### RECORD EXCERPTS
..........

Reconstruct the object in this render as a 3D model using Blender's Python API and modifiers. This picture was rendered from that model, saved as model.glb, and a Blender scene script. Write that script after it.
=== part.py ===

..........

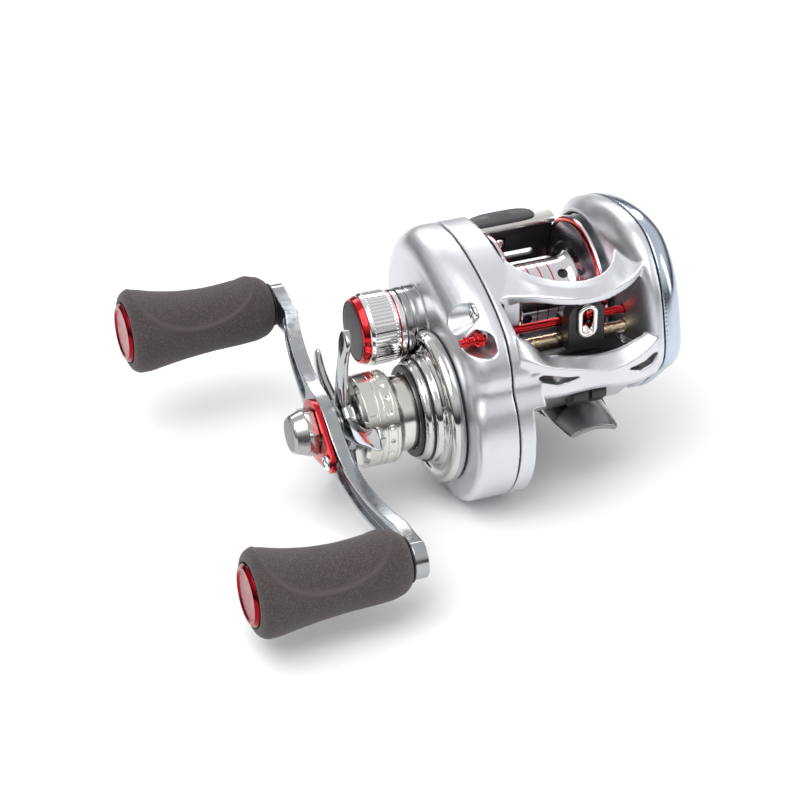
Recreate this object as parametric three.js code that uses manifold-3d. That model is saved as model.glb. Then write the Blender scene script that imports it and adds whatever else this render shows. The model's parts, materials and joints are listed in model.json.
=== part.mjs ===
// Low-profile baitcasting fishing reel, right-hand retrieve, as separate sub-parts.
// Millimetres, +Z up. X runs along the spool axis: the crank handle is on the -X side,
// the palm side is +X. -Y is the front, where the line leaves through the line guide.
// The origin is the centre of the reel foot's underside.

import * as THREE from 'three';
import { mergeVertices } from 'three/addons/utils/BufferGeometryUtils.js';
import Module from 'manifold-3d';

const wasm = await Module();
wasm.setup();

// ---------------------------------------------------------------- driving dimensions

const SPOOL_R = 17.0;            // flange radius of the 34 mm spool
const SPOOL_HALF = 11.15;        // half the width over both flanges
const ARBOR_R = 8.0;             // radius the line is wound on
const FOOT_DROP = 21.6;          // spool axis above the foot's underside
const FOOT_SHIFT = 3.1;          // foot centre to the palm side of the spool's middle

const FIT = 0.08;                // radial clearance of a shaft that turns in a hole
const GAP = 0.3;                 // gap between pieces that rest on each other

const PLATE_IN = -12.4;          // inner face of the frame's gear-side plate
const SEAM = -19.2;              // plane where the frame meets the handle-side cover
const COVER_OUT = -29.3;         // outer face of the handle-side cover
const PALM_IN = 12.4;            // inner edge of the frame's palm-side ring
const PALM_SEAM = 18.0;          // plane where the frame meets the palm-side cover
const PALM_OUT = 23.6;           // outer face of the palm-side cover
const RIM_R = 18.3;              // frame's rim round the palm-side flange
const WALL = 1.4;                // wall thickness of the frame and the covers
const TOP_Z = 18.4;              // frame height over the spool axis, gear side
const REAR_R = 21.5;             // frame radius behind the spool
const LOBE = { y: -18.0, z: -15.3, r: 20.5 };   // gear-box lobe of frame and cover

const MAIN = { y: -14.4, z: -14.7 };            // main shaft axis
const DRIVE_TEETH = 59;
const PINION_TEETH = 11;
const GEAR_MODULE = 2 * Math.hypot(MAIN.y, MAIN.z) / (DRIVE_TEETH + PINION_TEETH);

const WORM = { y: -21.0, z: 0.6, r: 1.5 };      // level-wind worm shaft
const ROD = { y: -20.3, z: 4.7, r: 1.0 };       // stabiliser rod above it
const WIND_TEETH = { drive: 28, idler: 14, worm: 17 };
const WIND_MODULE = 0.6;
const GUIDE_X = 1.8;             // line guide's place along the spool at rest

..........

### WHAT YOU NEED TO DO
From the records above, print exactly the lines that run from the line with "Recreate this object" to the line with "reel foot's underside.", inclusive.

### EXERCISE RESULT
Recreate this object as parametric three.js code that uses manifold-3d. That model is saved as model.glb. Then write the Blender scene script that imports it and adds whatever else this render shows. The model's parts, materials and joints are listed in model.json.
=== part.mjs ===
// Low-profile baitcasting fishing reel, right-hand retrieve, as separate sub-parts.
// Millimetres, +Z up. X runs along the spool axis: the crank handle is on the -X side,
// the palm side is +X. -Y is the front, where the line leaves through the line guide.
// The origin is the centre of the reel foot's underside.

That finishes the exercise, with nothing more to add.